WORK TO DO:
Write out the listing below from the line containing "bpy.context.view_layer.update()" to its last line, unaltered, ends included.
□ □ □ □ □ □ □
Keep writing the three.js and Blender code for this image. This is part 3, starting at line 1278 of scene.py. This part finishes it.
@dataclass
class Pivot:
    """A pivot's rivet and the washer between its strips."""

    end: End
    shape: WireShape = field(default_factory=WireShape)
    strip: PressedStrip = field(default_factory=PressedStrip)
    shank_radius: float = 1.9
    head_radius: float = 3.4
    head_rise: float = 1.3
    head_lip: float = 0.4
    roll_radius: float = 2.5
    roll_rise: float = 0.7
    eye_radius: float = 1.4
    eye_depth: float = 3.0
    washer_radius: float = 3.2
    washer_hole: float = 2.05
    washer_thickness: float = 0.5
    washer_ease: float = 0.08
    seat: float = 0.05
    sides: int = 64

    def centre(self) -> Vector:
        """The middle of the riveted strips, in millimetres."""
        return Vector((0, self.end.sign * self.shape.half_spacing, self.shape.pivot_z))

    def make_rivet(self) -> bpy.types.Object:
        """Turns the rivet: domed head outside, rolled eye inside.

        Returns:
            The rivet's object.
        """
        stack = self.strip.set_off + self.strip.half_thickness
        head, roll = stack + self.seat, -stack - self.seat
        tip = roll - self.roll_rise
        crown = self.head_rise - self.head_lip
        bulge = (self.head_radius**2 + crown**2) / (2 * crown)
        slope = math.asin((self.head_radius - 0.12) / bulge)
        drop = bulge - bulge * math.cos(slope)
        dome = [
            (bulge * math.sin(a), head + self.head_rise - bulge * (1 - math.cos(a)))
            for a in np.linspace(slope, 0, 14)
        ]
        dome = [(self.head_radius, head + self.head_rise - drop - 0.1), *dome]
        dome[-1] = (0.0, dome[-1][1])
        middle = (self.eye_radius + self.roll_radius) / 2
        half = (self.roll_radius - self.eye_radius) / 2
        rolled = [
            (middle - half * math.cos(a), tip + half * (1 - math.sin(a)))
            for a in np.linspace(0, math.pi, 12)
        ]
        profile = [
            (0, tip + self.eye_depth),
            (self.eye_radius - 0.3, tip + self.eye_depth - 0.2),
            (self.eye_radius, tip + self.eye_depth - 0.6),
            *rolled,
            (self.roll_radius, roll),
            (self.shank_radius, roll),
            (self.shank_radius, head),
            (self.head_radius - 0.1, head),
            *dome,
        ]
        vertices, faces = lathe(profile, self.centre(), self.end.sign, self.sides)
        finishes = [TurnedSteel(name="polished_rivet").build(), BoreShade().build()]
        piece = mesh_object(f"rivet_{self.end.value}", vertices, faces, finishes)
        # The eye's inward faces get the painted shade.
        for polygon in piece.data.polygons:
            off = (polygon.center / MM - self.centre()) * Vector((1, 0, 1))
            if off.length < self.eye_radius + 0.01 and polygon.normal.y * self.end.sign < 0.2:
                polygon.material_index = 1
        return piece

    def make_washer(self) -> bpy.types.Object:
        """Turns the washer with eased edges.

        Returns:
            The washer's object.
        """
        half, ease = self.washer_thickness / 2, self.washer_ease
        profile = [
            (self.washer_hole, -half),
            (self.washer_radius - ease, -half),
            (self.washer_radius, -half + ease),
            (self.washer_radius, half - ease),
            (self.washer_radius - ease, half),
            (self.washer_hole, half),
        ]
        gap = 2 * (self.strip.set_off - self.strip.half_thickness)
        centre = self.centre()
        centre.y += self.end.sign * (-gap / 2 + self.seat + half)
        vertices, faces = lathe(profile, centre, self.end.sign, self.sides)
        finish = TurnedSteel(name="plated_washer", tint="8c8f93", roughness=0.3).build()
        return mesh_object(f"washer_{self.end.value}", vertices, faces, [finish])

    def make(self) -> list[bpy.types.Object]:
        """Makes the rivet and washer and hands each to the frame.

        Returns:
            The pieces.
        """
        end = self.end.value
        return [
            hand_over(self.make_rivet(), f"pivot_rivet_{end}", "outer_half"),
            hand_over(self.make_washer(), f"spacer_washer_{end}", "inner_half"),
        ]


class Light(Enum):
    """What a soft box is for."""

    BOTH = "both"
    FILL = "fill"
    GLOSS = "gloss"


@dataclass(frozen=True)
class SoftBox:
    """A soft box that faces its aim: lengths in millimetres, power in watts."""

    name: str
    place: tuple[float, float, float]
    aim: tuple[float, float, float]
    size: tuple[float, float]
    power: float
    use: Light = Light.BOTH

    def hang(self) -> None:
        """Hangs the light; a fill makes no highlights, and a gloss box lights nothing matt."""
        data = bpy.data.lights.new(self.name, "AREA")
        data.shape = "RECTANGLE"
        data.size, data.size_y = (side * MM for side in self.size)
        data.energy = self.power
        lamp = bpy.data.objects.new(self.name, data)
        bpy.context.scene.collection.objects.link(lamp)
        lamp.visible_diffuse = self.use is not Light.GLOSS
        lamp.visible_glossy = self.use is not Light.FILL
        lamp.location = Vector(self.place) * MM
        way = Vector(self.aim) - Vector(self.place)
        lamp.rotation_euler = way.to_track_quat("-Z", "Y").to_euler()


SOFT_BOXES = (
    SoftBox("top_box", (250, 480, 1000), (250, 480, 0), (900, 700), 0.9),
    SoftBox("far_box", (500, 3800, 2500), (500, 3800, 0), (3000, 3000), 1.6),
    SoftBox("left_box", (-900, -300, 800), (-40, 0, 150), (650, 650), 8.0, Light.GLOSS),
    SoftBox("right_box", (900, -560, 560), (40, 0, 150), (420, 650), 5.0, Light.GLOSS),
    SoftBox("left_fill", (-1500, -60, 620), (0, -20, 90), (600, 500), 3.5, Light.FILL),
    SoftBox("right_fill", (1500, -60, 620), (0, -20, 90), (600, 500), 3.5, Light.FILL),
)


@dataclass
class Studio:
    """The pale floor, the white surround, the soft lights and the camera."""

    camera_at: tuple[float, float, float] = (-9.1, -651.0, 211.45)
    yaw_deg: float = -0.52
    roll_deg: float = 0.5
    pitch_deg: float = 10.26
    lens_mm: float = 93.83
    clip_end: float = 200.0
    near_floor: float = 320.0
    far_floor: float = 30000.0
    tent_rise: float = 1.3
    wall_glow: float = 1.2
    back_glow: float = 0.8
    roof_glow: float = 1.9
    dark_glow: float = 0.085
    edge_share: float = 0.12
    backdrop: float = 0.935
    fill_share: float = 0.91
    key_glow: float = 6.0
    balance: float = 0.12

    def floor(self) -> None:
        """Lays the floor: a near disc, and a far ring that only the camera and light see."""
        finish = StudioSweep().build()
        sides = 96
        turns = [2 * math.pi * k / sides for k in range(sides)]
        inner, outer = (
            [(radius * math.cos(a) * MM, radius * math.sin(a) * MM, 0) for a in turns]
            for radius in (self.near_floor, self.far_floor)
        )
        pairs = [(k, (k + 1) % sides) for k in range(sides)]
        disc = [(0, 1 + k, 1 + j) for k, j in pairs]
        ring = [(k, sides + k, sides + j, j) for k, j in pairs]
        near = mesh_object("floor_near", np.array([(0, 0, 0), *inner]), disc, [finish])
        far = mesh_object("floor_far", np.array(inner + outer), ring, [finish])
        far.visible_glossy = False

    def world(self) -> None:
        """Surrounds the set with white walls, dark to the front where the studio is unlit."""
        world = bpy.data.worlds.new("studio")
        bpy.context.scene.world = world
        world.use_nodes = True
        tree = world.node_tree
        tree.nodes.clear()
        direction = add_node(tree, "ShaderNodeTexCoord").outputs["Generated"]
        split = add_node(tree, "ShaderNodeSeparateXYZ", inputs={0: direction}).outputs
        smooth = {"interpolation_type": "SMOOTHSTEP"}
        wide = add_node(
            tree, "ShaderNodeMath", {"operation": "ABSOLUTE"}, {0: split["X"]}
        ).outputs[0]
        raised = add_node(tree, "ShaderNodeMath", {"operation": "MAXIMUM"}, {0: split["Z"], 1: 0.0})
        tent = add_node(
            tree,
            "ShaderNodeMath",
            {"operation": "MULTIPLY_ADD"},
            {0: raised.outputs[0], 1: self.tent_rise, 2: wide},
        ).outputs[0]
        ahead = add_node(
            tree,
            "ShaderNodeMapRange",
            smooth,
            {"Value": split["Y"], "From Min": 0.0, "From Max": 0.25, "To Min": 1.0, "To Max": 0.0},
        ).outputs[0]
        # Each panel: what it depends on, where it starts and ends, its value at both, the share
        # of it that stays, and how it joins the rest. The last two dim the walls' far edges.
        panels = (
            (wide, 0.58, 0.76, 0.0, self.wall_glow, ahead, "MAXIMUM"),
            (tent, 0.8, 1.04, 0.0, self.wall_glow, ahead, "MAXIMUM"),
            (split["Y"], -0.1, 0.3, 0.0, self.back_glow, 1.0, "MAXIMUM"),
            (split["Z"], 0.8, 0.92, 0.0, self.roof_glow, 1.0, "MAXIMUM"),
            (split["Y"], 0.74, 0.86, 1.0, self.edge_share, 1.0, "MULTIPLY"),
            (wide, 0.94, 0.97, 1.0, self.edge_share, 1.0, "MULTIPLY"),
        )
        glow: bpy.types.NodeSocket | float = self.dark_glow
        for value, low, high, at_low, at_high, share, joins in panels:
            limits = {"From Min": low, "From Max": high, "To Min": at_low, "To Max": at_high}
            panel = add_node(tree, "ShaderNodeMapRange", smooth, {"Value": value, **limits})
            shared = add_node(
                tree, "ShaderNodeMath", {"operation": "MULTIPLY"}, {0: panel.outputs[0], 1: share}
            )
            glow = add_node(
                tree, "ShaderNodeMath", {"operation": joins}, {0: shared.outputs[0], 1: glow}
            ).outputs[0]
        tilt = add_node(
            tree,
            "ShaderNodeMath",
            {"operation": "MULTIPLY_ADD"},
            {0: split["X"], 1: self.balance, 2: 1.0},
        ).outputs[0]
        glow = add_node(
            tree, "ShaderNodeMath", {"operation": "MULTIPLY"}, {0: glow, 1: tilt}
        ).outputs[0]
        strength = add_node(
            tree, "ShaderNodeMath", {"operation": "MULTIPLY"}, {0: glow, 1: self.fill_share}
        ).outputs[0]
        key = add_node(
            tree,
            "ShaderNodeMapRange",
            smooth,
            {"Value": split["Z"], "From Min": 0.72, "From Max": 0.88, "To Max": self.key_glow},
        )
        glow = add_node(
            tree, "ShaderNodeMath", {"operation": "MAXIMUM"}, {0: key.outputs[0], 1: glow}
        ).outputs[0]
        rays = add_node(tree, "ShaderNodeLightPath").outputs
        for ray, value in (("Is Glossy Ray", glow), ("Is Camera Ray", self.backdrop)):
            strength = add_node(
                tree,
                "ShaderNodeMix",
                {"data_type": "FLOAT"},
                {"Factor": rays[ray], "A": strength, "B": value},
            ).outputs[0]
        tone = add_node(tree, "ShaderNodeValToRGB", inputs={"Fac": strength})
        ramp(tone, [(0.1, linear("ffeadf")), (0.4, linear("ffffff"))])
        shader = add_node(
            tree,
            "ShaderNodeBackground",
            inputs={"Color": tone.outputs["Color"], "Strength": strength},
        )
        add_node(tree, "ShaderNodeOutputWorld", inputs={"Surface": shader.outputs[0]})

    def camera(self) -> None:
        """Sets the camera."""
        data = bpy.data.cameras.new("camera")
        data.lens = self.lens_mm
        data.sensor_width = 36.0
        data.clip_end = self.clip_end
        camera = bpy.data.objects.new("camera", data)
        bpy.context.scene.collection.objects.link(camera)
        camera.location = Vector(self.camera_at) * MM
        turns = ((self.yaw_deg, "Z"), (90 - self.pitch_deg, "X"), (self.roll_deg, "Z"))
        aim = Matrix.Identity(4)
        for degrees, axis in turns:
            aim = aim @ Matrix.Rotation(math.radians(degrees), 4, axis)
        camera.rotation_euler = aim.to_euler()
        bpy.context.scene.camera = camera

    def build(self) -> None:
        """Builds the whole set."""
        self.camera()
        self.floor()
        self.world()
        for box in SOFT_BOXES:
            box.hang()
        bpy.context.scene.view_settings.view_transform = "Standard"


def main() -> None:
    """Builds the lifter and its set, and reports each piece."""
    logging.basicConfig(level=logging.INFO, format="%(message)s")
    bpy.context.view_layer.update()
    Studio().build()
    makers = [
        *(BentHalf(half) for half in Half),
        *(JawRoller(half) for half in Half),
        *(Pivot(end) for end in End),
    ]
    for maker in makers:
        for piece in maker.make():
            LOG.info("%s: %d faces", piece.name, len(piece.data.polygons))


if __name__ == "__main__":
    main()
□ □ □ □ □ □ □
EXERCISE SOLUTION:
    bpy.context.view_layer.update()
    Studio().build()
    makers = [
        *(BentHalf(half) for half in Half),
        *(JawRoller(half) for half in Half),
        *(Pivot(end) for end in End),
    ]
    for maker in makers:
        for piece in maker.make():
            LOG.info("%s: %d faces", piece.name, len(piece.data.polygons))


if __name__ == "__main__":
    main()